◆ **Dataset extract**:
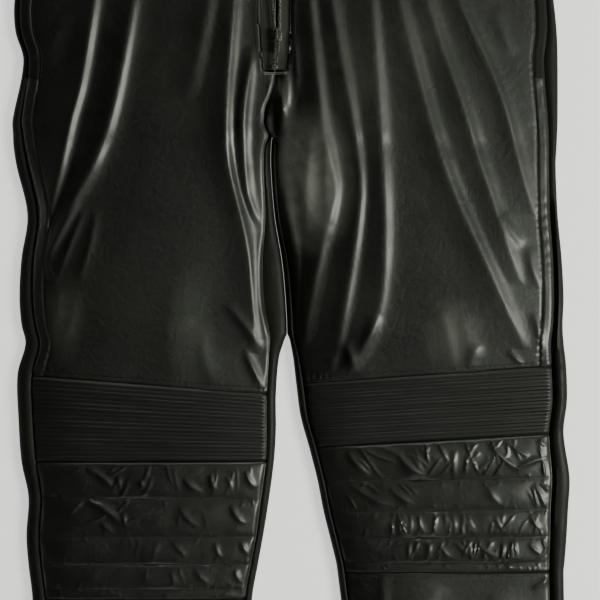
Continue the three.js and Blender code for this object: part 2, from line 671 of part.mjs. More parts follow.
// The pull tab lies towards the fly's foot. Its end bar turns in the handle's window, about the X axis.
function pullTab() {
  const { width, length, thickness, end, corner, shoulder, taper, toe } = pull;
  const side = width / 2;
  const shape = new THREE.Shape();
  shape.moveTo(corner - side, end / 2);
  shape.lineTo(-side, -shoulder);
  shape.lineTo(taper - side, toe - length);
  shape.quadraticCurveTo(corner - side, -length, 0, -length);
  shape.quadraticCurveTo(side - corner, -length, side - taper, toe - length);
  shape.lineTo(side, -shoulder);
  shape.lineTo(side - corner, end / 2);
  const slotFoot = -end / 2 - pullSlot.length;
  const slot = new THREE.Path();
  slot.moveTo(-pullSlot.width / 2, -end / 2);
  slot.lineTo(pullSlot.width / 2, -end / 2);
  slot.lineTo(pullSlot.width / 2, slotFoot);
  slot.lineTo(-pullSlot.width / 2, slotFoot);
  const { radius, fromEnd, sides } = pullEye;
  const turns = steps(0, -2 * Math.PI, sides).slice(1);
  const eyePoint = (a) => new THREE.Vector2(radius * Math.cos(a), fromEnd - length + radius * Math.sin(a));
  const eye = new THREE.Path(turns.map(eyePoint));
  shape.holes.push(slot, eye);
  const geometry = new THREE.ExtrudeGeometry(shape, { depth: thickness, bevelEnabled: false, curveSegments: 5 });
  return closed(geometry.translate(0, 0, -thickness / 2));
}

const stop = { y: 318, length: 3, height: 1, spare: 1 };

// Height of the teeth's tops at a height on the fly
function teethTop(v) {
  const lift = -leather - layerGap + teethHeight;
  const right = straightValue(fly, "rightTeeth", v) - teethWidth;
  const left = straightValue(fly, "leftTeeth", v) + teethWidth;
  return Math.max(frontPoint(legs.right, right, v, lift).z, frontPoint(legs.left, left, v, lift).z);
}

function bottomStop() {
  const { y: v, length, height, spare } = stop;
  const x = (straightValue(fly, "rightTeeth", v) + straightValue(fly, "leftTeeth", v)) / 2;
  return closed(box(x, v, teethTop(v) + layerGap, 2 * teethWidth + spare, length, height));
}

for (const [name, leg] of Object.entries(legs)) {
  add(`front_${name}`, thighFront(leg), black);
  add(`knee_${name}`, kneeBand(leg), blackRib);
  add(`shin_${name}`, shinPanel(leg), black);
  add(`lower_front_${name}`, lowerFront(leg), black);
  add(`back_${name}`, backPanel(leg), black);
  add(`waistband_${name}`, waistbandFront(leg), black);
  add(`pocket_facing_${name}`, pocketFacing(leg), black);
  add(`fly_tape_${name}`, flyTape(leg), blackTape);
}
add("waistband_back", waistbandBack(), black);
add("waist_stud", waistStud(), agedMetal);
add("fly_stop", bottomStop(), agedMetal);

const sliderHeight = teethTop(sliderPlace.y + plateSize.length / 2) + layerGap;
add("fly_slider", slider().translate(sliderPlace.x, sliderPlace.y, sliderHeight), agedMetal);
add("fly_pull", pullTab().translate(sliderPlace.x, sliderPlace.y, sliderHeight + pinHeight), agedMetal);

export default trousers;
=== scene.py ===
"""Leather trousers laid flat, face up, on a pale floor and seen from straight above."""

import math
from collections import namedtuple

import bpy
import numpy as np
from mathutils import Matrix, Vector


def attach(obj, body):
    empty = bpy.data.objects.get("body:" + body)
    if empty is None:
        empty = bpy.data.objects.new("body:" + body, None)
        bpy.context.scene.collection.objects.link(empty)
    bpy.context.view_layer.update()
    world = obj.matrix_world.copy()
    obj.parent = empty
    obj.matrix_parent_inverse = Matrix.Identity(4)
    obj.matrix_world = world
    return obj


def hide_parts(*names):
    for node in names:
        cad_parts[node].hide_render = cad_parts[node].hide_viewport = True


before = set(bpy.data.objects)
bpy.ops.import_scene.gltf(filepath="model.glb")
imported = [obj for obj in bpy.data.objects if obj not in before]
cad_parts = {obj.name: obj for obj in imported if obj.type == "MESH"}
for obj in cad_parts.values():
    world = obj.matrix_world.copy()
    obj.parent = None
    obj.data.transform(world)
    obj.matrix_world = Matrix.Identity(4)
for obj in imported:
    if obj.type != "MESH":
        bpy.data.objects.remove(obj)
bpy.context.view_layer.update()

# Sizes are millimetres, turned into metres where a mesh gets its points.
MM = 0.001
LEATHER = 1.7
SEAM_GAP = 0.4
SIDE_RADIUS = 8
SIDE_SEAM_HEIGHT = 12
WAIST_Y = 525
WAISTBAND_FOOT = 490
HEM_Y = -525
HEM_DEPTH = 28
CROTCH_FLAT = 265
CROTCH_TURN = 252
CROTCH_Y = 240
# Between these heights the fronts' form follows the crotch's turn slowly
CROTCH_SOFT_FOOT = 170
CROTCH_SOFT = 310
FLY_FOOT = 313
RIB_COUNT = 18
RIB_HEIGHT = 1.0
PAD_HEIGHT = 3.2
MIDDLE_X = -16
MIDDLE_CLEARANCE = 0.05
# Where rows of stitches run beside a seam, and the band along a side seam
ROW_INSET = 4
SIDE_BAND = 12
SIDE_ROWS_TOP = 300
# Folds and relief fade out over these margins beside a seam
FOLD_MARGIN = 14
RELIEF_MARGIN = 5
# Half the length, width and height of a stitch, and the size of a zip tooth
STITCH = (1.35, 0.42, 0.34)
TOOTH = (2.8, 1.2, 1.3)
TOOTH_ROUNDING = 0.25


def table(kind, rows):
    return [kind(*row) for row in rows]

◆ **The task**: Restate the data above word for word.

◆ **Result below**:
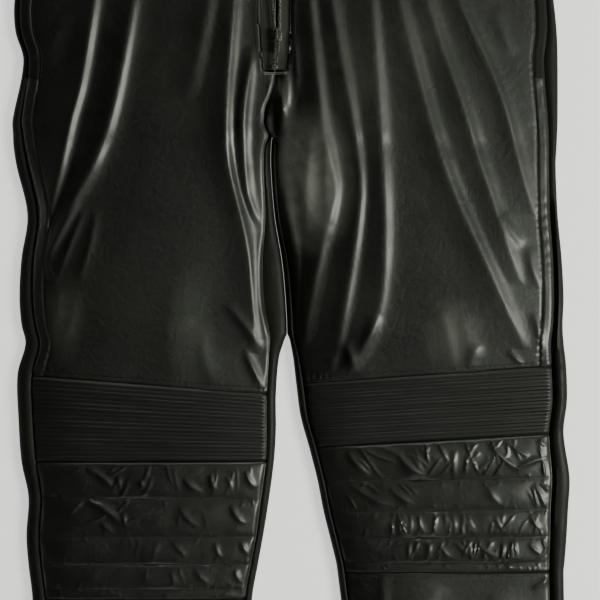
Continue the three.js and Blender code for this object: part 2, from line 671 of part.mjs. More parts follow.
// The pull tab lies towards the fly's foot. Its end bar turns in the handle's window, about the X axis.
function pullTab() {
  const { width, length, thickness, end, corner, shoulder, taper, toe } = pull;
  const side = width / 2;
  const shape = new THREE.Shape();
  shape.moveTo(corner - side, end / 2);
  shape.lineTo(-side, -shoulder);
  shape.lineTo(taper - side, toe - length);
  shape.quadraticCurveTo(corner - side, -length, 0, -length);
  shape.quadraticCurveTo(side - corner, -length, side - taper, toe - length);
  shape.lineTo(side, -shoulder);
  shape.lineTo(side - corner, end / 2);
  const slotFoot = -end / 2 - pullSlot.length;
  const slot = new THREE.Path();
  slot.moveTo(-pullSlot.width / 2, -end / 2);
  slot.lineTo(pullSlot.width / 2, -end / 2);
  slot.lineTo(pullSlot.width / 2, slotFoot);
  slot.lineTo(-pullSlot.width / 2, slotFoot);
  const { radius, fromEnd, sides } = pullEye;
  const turns = steps(0, -2 * Math.PI, sides).slice(1);
  const eyePoint = (a) => new THREE.Vector2(radius * Math.cos(a), fromEnd - length + radius * Math.sin(a));
  const eye = new THREE.Path(turns.map(eyePoint));
  shape.holes.push(slot, eye);
  const geometry = new THREE.ExtrudeGeometry(shape, { depth: thickness, bevelEnabled: false, curveSegments: 5 });
  return closed(geometry.translate(0, 0, -thickness / 2));
}

const stop = { y: 318, length: 3, height: 1, spare: 1 };

// Height of the teeth's tops at a height on the fly
function teethTop(v) {
  const lift = -leather - layerGap + teethHeight;
  const right = straightValue(fly, "rightTeeth", v) - teethWidth;
  const left = straightValue(fly, "leftTeeth", v) + teethWidth;
  return Math.max(frontPoint(legs.right, right, v, lift).z, frontPoint(legs.left, left, v, lift).z);
}

function bottomStop() {
  const { y: v, length, height, spare } = stop;
  const x = (straightValue(fly, "rightTeeth", v) + straightValue(fly, "leftTeeth", v)) / 2;
  return closed(box(x, v, teethTop(v) + layerGap, 2 * teethWidth + spare, length, height));
}

for (const [name, leg] of Object.entries(legs)) {
  add(`front_${name}`, thighFront(leg), black);
  add(`knee_${name}`, kneeBand(leg), blackRib);
  add(`shin_${name}`, shinPanel(leg), black);
  add(`lower_front_${name}`, lowerFront(leg), black);
  add(`back_${name}`, backPanel(leg), black);
  add(`waistband_${name}`, waistbandFront(leg), black);
  add(`pocket_facing_${name}`, pocketFacing(leg), black);
  add(`fly_tape_${name}`, flyTape(leg), blackTape);
}
add("waistband_back", waistbandBack(), black);
add("waist_stud", waistStud(), agedMetal);
add("fly_stop", bottomStop(), agedMetal);

const sliderHeight = teethTop(sliderPlace.y + plateSize.length / 2) + layerGap;
add("fly_slider", slider().translate(sliderPlace.x, sliderPlace.y, sliderHeight), agedMetal);
add("fly_pull", pullTab().translate(sliderPlace.x, sliderPlace.y, sliderHeight + pinHeight), agedMetal);

export default trousers;
=== scene.py ===
"""Leather trousers laid flat, face up, on a pale floor and seen from straight above."""

import math
from collections import namedtuple

import bpy
import numpy as np
from mathutils import Matrix, Vector


def attach(obj, body):
    empty = bpy.data.objects.get("body:" + body)
    if empty is None:
        empty = bpy.data.objects.new("body:" + body, None)
        bpy.context.scene.collection.objects.link(empty)
    bpy.context.view_layer.update()
    world = obj.matrix_world.copy()
    obj.parent = empty
    obj.matrix_parent_inverse = Matrix.Identity(4)
    obj.matrix_world = world
    return obj


def hide_parts(*names):
    for node in names:
        cad_parts[node].hide_render = cad_parts[node].hide_viewport = True


before = set(bpy.data.objects)
bpy.ops.import_scene.gltf(filepath="model.glb")
imported = [obj for obj in bpy.data.objects if obj not in before]
cad_parts = {obj.name: obj for obj in imported if obj.type == "MESH"}
for obj in cad_parts.values():
    world = obj.matrix_world.copy()
    obj.parent = None
    obj.data.transform(world)
    obj.matrix_world = Matrix.Identity(4)
for obj in imported:
    if obj.type != "MESH":
        bpy.data.objects.remove(obj)
bpy.context.view_layer.update()

# Sizes are millimetres, turned into metres where a mesh gets its points.
MM = 0.001
LEATHER = 1.7
SEAM_GAP = 0.4
SIDE_RADIUS = 8
SIDE_SEAM_HEIGHT = 12
WAIST_Y = 525
WAISTBAND_FOOT = 490
HEM_Y = -525
HEM_DEPTH = 28
CROTCH_FLAT = 265
CROTCH_TURN = 252
CROTCH_Y = 240
# Between these heights the fronts' form follows the crotch's turn slowly
CROTCH_SOFT_FOOT = 170
CROTCH_SOFT = 310
FLY_FOOT = 313
RIB_COUNT = 18
RIB_HEIGHT = 1.0
PAD_HEIGHT = 3.2
MIDDLE_X = -16
MIDDLE_CLEARANCE = 0.05
# Where rows of stitches run beside a seam, and the band along a side seam
ROW_INSET = 4
SIDE_BAND = 12
SIDE_ROWS_TOP = 300
# Folds and relief fade out over these margins beside a seam
FOLD_MARGIN = 14
RELIEF_MARGIN = 5
# Half the length, width and height of a stitch, and the size of a zip tooth
STITCH = (1.35, 0.42, 0.34)
TOOTH = (2.8, 1.2, 1.3)
TOOTH_ROUNDING = 0.25


def table(kind, rows):
    return [kind(*row) for row in rows]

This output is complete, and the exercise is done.